= Task to carry out =
Copy each line that has the string "joints" somewhere in it.

= Collected data =
>> start

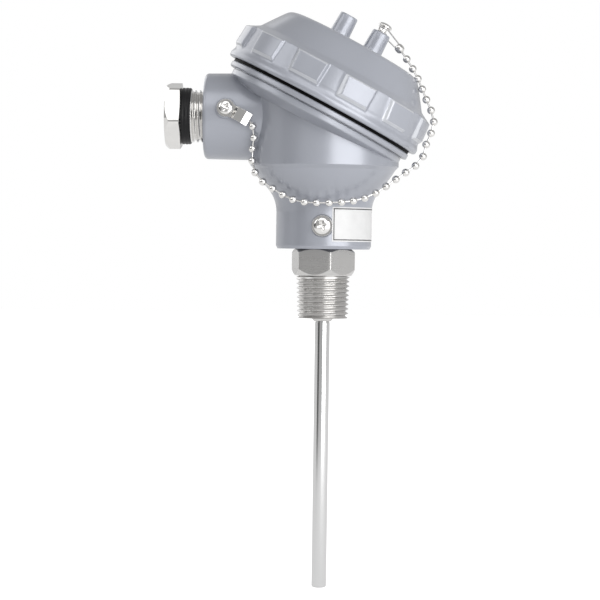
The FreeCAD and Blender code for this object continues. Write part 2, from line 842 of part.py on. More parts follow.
def build_gland_nut():
    body = new_body("gland_nut")
    crest, root = "gland_thread", "gland_thread - gland_depth"
    corners = [("gland_bore", "-gland_shank"), (f"{crest} - 0.5", "-gland_shank")]
    corners.append((crest, "-gland_shank + 0.5"))
    shown = int(size("(gland_shank - ring_thickness) / gland_pitch"))
    for turn in range(shown, 0, -1):
        corners.append((crest, f"-ring_thickness - gland_pitch * ({turn} - 0.35)"))
        corners.append((root, f"-ring_thickness - gland_pitch * ({turn} - 0.6)"))
        corners.append((crest, f"-ring_thickness - gland_pitch * ({turn} - 0.85)"))
    corners += [(crest, "-ring_thickness"), (root, "-ring_thickness"), (root, "0")]
    corners += [(crest, "1"), ("gland_bore", "1")]
    turned(body, "shank", corners)
    hex_plan = outline(body, "hex_plan", "XY_Plane", [hexagon("gland_flats", "gland_turn")])
    raised(body, "hex_head", hex_plan, "gland_hex")
    hexagon_bevel(body, "outer_bevel", "gland_flats", "gland_hex", True)
    turned(body, "cable_bore", [
        ("0", "-gland_shank - 1"),
        ("gland_bore", "-gland_shank - 1"),
        ("gland_bore", "gland_hex - 0.8"),
        ("gland_bore + 1.2", "gland_hex + 0.4"),
        ("0", "gland_hex + 0.4"),
    ], cut=True)
    along_entry(body, gland_face)


def build_gland_ring():
    body = new_body("gland_ring")
    inner = "(gland_thread - gland_depth + gland_play)"
    turned(body, "ring", [
        (inner, "-ring_thickness"),
        ("ring_radius - ring_round", "-ring_thickness"),
        ("ring_radius", "-ring_thickness + ring_round"),
        ("ring_radius", "-ring_round"),
        ("ring_radius - ring_round", "0"),
        (inner, "0"),
    ])
    along_entry(body, gland_face)


def build_gland_packing():
    outer = "gland_thread"
    packing_end = "(press_washer + grommet_length)"
    grommet = new_body("gland_grommet")
    turned(grommet, "grommet", tube("press_washer", packing_end, "grommet_bore", outer))
    along_entry(grommet, "entry_seat")
    washers = new_body("press_washers")
    sides = outline(washers, "washer_sides", "XZ_Plane", [
        tube("0", "press_washer", "gland_bore", outer),
        tube(packing_end, f"{packing_end} + press_washer", "gland_bore", outer),
    ])
    turned_about(washers, "washers", sides, "V_Axis", False)
    along_entry(washers, "entry_seat")


# Process fitting and probe

def build_process_fitting():
    body = new_body("process_fitting")
    count = int(size("thread_length / thread_pitch"))
    nipple_top = "(hex_height + nipple_length)"
    lead = "(thread_length - thread_pitch * %d) / 2" % count
    corners = [
        ("0", "-thread_length - weld_length"),
        ("sheath_radius + 0.2", "-thread_length - weld_length"),
        ("weld_radius", "-thread_length - 0.3"),
        ("weld_radius", "-thread_length"),
        ("thread_radius - thread_fall - thread_depth", "-thread_length"),
    ]
    for turn in range(count - 1, -1, -1):
        crest = f"(thread_radius - thread_fall * {turn + 0.5} / {count})"
        depth = f"-{lead} - thread_pitch * {turn}"
        corners.append((crest, f"{depth} - thread_pitch * 0.6"))
        corners.append((crest, f"{depth} - thread_pitch * 0.4"))
        corners.append((f"{crest} - thread_depth", depth))
    corners += [
        ("thread_radius - thread_depth", "0"),
        ("nipple_radius - 1", "1"),
        ("nipple_radius - 1", "hex_height + 1"),
        ("nipple_radius", "hex_height + 1"),
        ("nipple_radius", f"{nipple_top} - 1"),
        ("nipple_radius - 0.8", nipple_top),
        ("0", nipple_top),
    ]
    turned(body, "turned_core", corners)
    hex_plan = outline(body, "hex_plan", "XY_Plane", [hexagon("hex_flats", "hex_turn")])
    raised(body, "hexagon", hex_plan, "hex_height")
    hexagon_bevel(body, "upper_bevel", "hex_flats", "hex_height", True)
    hexagon_bevel(body, "lower_bevel", "hex_flats", "0", False)
    turned(body, "bore", [
        ("0", "-thread_length - weld_length - 1"),
        ("sheath_radius - sheath_fit + screw_play", "-thread_length - weld_length - 1"),
        ("sheath_radius - sheath_fit + screw_play", "nipple_floor"),
        ("nipple_bore", "nipple_floor + 1.5"),
        ("nipple_bore", f"{nipple_top} + 1"),
        ("0", f"{nipple_top} + 1"),
    ], cut=True)


def build_probe():
    # the tube is turned down to a seat from just below its weld to its upper end
    sheath = new_body("probe_sheath")
    tip = "-sheath_reach"
    bore = "(sheath_radius - sheath_wall)"
    ground_foot = "(-thread_length - weld_length - sheath_relief)"
    turned(sheath, "sheath", [
        ("0", tip),
        ("sheath_radius - tip_round", tip, "tip_round", "left"),
        ("sheath_radius", f"{tip} + tip_round"),
        ("sheath_radius", ground_foot),
        ("sheath_radius - sheath_fit", ground_foot),
        ("sheath_radius - sheath_fit", "sheath_rise"),
        (bore, "sheath_rise"),
        (bore, f"{tip} + tip_wall"),
        ("0", f"{tip} + tip_wall"),
    ])
    element_foot = f"({tip} + tip_wall + 1)"
    element_top = f"({element_foot} + element_length)"
    element = new_body("sensor_element")
    turned(element, "element", rod(element_foot, element_top, "element_radius"))
    plug_foot = "(sheath_rise - plug_length)"
    filling = new_body("sheath_filling")
    turned(filling, "powder", rod(f"{tip} + tip_wall", plug_foot, bore))
    turned(filling, "element_room", rod(element_foot, element_top, "element_radius + screw_play"),
           cut=True)
    drill_wire_holes(filling, plug_foot, f"{plug_foot} - {element_top}")
    plug = new_body("sheath_plug")
    turned(plug, "potting", rod(plug_foot, "sheath_rise", bore))
    drill_wire_holes(plug, "sheath_rise", "plug_length")
    build_lead_wires(element_top)


def wire_spots():
    half = "wire_spacing / 2"
    return [(f"{way_x}{half}", f"{way_y}{half}") for way_x in ("", "-") for way_y in ("", "-")]


def drill_wire_holes(body, level, depth):
    rings = [(x, y, "wire_radius + screw_play") for x, y in wire_spots()]
    holes = circles(body, "wire_hole_rings", "XY_Plane", rings, shift=("0", "0", level))
    sunk(body, "wire_holes", holes, depth)


def build_lead_wires(element_top):
    # up the sheath, through the block's bore and over to one terminal each
    level = size(f"{island_top} + wire_clearance")
    bend = size("wire_bend")
    radius = size("wire_radius")
    wires = []
    for x_text, y_text in wire_spots():
        foot = Vector(size(x_text), size(y_text), size(element_top))
        side_x, side_y = math.copysign(1, foot.x), math.copysign(1, foot.y)
        reach = Vector(side_x * size("(terminal_across - terminal_length) / 2 - wire_radius"),
                       side_y * size("terminal_along / 2"), level)
        corner = Vector(foot.x, foot.y, level)
        heading = (reach - corner).normalize()
        rise_end = corner - Vector(0, 0, bend)
        run_start = corner + heading * bend
        middle = corner + (heading - Vector(0, 0, 1)) * bend * (1 - math.sqrt(0.5))
        path = Part.Wire([
            Part.LineSegment(foot, rise_end).toShape(),
            Part.Arc(rise_end, middle, run_start).toShape(),
            Part.LineSegment(run_start, reach).toShape(),
        ])
        ring = Part.Wire(Part.makeCircle(radius, foot, Vector(0, 0, 1)))
        wires.append(path.makePipeShell([ring], True, False))
    chain_node("lead_wires", wires)


# Terminal block on its two seats

def build_terminal_block():
    body = new_body("terminal_block")
    base = circles(body, "base_ring", "XY_Plane", [("0", "0", "block_radius")],
                   shift=("0", "0", seat_level))
    raised(body, "base", base, "block_base")
    half_length, half_width = "island_length / 2", "island_width / 2"
    island = outline(body, "island_plan", "XY_Plane", [[
        (f"-{half_length}", f"-{half_width}"),
        (half_length, f"-{half_width}"),
        (half_length, half_width),
        (f"-{half_length}", half_width),
    ]], shift=("0", "0", block_top))
    raised(body, "island", island, "block_island")
    room_x = "(terminal_length / 2 + terminal_play)"
    room_y = "(terminal_width / 2 + terminal_play)"
    rooms = []
    for x, y in terminal_spots():
        rooms.append([(f"{x} - {room_x}", f"{y} - {room_y}"), (f"{x} + {room_x}", f"{y} - {room_y}"),
                      (f"{x} + {room_x}", f"{y} + {room_y}"), (f"{x} - {room_x}", f"{y} + {room_y}")])
    plan = outline(body, "terminal_rooms_plan", "XY_Plane", rooms, shift=("0", "0", island_top))
    sunk(body, "terminal_rooms", plan, "terminal_sink")
    bores = circles(body, "bore_rings", "XY_Plane", [
        ("0", "0", "block_bore"),
        ("0", "block_screw_place", "block_screw_radius + 0.3"),
        ("0", "-block_screw_place", "block_screw_radius + 0.3"),
    ], shift=("0", "0", island_top))
    sunk(body, "bores", bores, "block_base + block_island + 1")


def terminal_spots():
    return [(f"{way_x}terminal_across / 2", f"{way_y}terminal_along / 2")
            for way_x in ("-", "") for way_y in ("-", "")]


def build_terminals():
    # four brass blocks, each with a cable screw and a probe screw
    foot = size(f"{island_top} - terminal_sink")
    length, width, height = [size(f"terminal_{word}") for word in ("length", "width", "height")]
    shank = size("clamp_radius") * 0.7
    blocks, screws = [], []
    for x_text, y_text in terminal_spots():
        centre = Vector(size(x_text), size(y_text), foot)
        block = Part.makeBox(length, width, height, centre - Vector(length / 2, width / 2, 0))
        for side in (-1, 1):
            spot = centre + Vector(side * size("clamp_spacing") / 2, 0, height)
            drill = Part.makeCylinder(shank + size("screw_play"), height, spot, Vector(0, 0, -1))
            block = block.cut(drill)
            screws.append(clamp_screw(spot, shank, height))
        blocks.append(block)
    chain_node("terminals", blocks)
    chain_node("terminal_screws", screws)


def clamp_screw(spot, shank, reach):
    radius, height = size("clamp_radius"), size("clamp_height")
    head = Part.makeCylinder(radius, height, spot)
    stem = Part.makeCylinder(shank, reach * 0.8, spot, Vector(0, 0, -1))
    slot = Part.makeBox(2 * radius + 1, radius * 0.4, height / 2,
                        spot + Vector(-radius - 0.5, -radius * 0.2, height / 2))
    return head.fuse(stem).cut(slot).removeSplitter()


def build_block_screws():
    washers, screws = [], []
    top = size(block_top)
    thickness = size("block_washer_thickness")
    for side in (-1, 1):
        spot = Vector(0, side * size("block_screw_place"), top)
        ring = Part.makeCylinder(size("block_washer"), thickness, spot)
        hole = Part.makeCylinder(size("block_screw_radius + screw_play"), thickness, spot)
        washers.append(ring.cut(hole))
        seat = spot + Vector(0, 0, thickness)
        head = Part.makeCylinder(size("block_screw_head"), size("block_screw_height"), seat)
        reach = size("block_washer_thickness + block_base + block_screw_reach")
        shank = Part.makeCylinder(size("block_screw_radius"), reach, seat, Vector(0, 0, -1))
        slot_depth = size("block_screw_height") / 2
        width = size("slot_width")
        slot = Part.makeBox(2 * size("block_screw_head") + 1, width, slot_depth,
                            seat + Vector(-size("block_screw_head") - 0.5, -width / 2, slot_depth))
        screws.append(head.fuse(shank).cut(slot).removeSplitter())
    chain_node("block_washers", washers)
    chain_node("block_screws", screws)


build_head_body()
build_cover()
build_gasket()
build_chain_screw()
build_chain_loop()
build_chain_tab()
build_tab_screw()
build_chain()
build_neck_screw()
build_gland_nut()
build_gland_ring()
build_gland_packing()
build_process_fitting()
build_probe()
build_terminal_block()
build_terminals()
build_block_screws()
doc.recompute()

for item in doc.Objects:
    if "Invalid" in item.State or "Error" in item.State:
        raise RuntimeError(f"{item.Label} failed: {item.State}")
for item in subparts:
    if item.Shape.isNull() or not item.Shape.isValid():
        raise RuntimeError(f"{item.Label} has no valid shape")

os.makedirs("parts", exist_ok=True)
for item in subparts:
    item.Shape.exportStep(f"parts/{item.Label}.step")
    print(item.Label, len(item.Shape.Solids), "solid(s)", round(item.Shape.Volume, 1), "mm3")
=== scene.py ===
import math
import json
import bpy
import bmesh
from mathutils import Matrix, Vector


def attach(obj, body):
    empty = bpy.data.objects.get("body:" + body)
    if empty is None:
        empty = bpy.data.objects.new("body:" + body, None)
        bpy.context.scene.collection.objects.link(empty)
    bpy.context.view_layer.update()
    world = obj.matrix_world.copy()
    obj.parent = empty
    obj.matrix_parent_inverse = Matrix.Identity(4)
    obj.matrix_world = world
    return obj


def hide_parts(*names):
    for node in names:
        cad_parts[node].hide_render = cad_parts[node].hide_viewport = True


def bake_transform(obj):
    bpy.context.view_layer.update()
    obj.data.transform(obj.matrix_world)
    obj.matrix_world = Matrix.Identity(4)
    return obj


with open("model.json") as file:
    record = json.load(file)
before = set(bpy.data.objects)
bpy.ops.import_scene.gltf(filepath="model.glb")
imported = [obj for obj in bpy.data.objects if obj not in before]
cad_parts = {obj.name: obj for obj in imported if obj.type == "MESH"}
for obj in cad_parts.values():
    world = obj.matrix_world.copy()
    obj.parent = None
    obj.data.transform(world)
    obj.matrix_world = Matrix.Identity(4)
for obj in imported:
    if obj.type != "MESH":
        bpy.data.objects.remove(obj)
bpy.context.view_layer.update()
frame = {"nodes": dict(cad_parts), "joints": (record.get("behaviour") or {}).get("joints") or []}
mm = 0.001
nodes = frame["nodes"]
joints = {joint["name"]: joint for joint in frame["joints"]}
coverAxis = Vector(joints["cover_turn"]["axis"]).normalized()
sealCentre = Vector(joints["cover_turn"]["pos_m"])
print("frame loaded with", len(nodes), "nodes")


def newMaterial(name):
    material = bpy.data.materials.new(name)
    material.use_nodes = True
    tree = material.node_tree
    shader = next(node for node in tree.nodes if node.type == "BSDF_PRINCIPLED")
    return material, tree, shader


def addNode(tree, kind, inputs=None, **settings):
    node = tree.nodes.new(kind)
    for key, value in settings.items():
        setattr(node, key, value)
    for key, value in (inputs or {}).items():
        node.inputs[key].default_value = value
    return node


def maths(tree, operation, *values):
    # a maths node whose values are numbers or other nodes' outputs
    node = addNode(tree, "ShaderNodeMath", operation=operation)
    for number, value in enumerate(values):
        if isinstance(value, (int, float)):
            node.inputs[number].default_value = value
        else:
            tree.links.new(value, node.inputs[number])
    return node.outputs[0]


def objectSpace(tree, stretch):
    coordinates = addNode(tree, "ShaderNodeTexCoord")
    mapping = addNode(tree, "ShaderNodeMapping", {"Scale": stretch})
    tree.links.new(coordinates.outputs["Object"], mapping.inputs["Vector"])
    return mapping.outputs["Vector"]


def noiseField(tree, perMetre, detail=3, stretch=(1, 1, 1)):
    noise = addNode(tree, "ShaderNodeTexNoise", {"Scale": perMetre, "Detail": detail, "Roughness": 0.5})
    tree.links.new(objectSpace(tree, stretch), noise.inputs["Vector"])
    return noise.outputs["Fac"]


def spread(tree, value, low, high, fromLow=0.05, fromHigh=0.95):
    ramp = addNode(tree, "ShaderNodeMapRange", {"From Min": fromLow, "From Max": fromHigh,
                                                "To Min": low, "To Max": high})
    tree.links.new(value, ramp.inputs["Value"])
    return ramp.outputs["Result"]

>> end

= Written solution =
frame = {"nodes": dict(cad_parts), "joints": (record.get("behaviour") or {}).get("joints") or []}
joints = {joint["name"]: joint for joint in frame["joints"]}
coverAxis = Vector(joints["cover_turn"]["axis"]).normalized()
sealCentre = Vector(joints["cover_turn"]["pos_m"])